SuttaCentral

Bilara i/o


#1

For all geeks and devs out there, we just rolled out a cool feature for Bilara. You can now export the data from Bilara in a range of file formats, and re-import it again!

This is a pre-pre-alpha feature. It will break and destroy everything! Use only if you do not value your own life or that of your loved ones!!!

Only kind of kidding! Actually on my very limited testing it seems to work fine, but best be cautious. I’m sharing it with you in the hope that someone might want to test it and play around and find some bugs.

This is not a user-facing feature. It is developed for two main use cases:

  1. Internal SC work, if we need to make bulk or complex changes to the bilara-data
  2. Consumption of bilara-data in external apps

How does it work? First, clone bilara-data:

Go to the .scripts folder. Change the python version to 3.7.2. (Other versions may work if you have a different version installed.) Run something like:

pip3 install -r requirements.txt

Ready to go, let’s export dn1 as a Libreoffice spreadsheet!

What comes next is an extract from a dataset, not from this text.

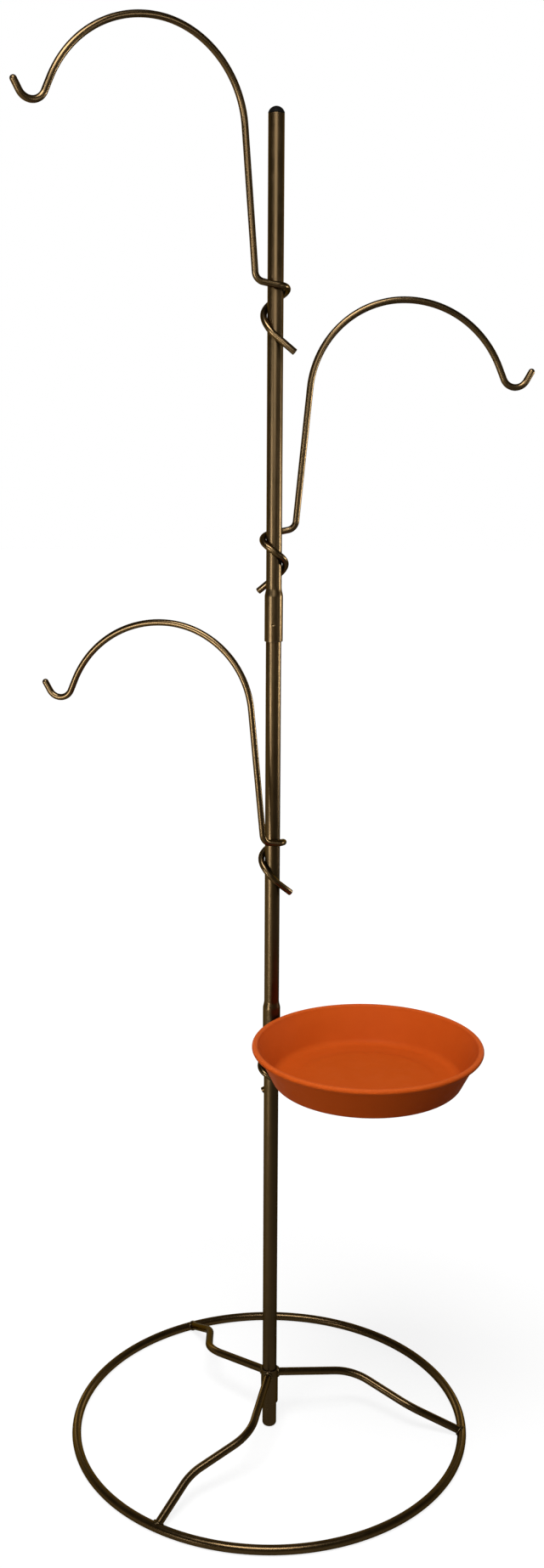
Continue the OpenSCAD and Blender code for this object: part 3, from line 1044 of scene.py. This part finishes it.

./sheet_export.py dn1 dn1.ods

Edit it, save, and run:

 ./sheet_import.py dn1.ods

Et voila, your changes appear in the bilara data file. Of course you should never do this unless you’re on official SC business, but anyway you can see how it works.

You can easily do something like this, too:

./sheet_export.py dn dn.tsv --include root, translation+en

“Export the whole of DN as a tsv file, including only the root text and English translation”.

It uses Pyexcel under the hood, so you have a wide range of formats to choose from.

http://docs.pyexcel.org

@karl_lew @jared @Florian @Vimala


Volunteer wanted! Help collect author/translator information
#2

Bhante, this is quite fantastic! Thank you!

In a week or two I had planned to revisit the Voice sutta storage in order to support i18n. Indeed the structure that Anagarika Sabbamitta and I had settled on looks remarkably like the Bilara translation folder. We had needed separation by language/nikaya rather than nikaya/language, so the Bilara structure is actuallly perfect. :open_mouth: :tada:

What this means is that Voice can use Bilara data directly for all its sutta needs. Content updates will then be exquisitely simple: git pull. :man_cartwheeling:
The Bilara data is so cleanly structure that Voice will just read the Bilara data directly:

JSON.parse(fs.readFileSync(suttapath).toString());

:warning:…?

As I scan the Bilara repository, I notice a small omission. I can’t find the blurbs that Voice needs to display. Will the blurbs also live here? :thinking:

The ending of defilements comes only when the truth is seen. But seeing the truth comes about due to a vital condition. In this way, twelve factors leading to freedom are united with the twelve factors leading to suffering.


#3

No worries!

Excellent! I spoke with @michaelh about this yesterday, and he will be using the bilara data too.

Eventually, yes. They are already in JSON, so there won’t be any change in the format, but the repo will shift to bilara. We’ll do this at some point in the future when we want to start translating them.


#4

I follow the steps and make it into a Colab notebook.

https://colab.research.google.com/drive/1-dGdBJmSF-3O7_64fEGQx66OrT1T0v7a

It’s may not be very useful, but anyone can play with the notebook.


#5

Thanks! Have you managed to run it yourself?


#6

Yes. I run them too. Although I didn’t change the ods, just export and import it back.

It may also be useful to do some analysis and visualization too, I haven’t done it yet.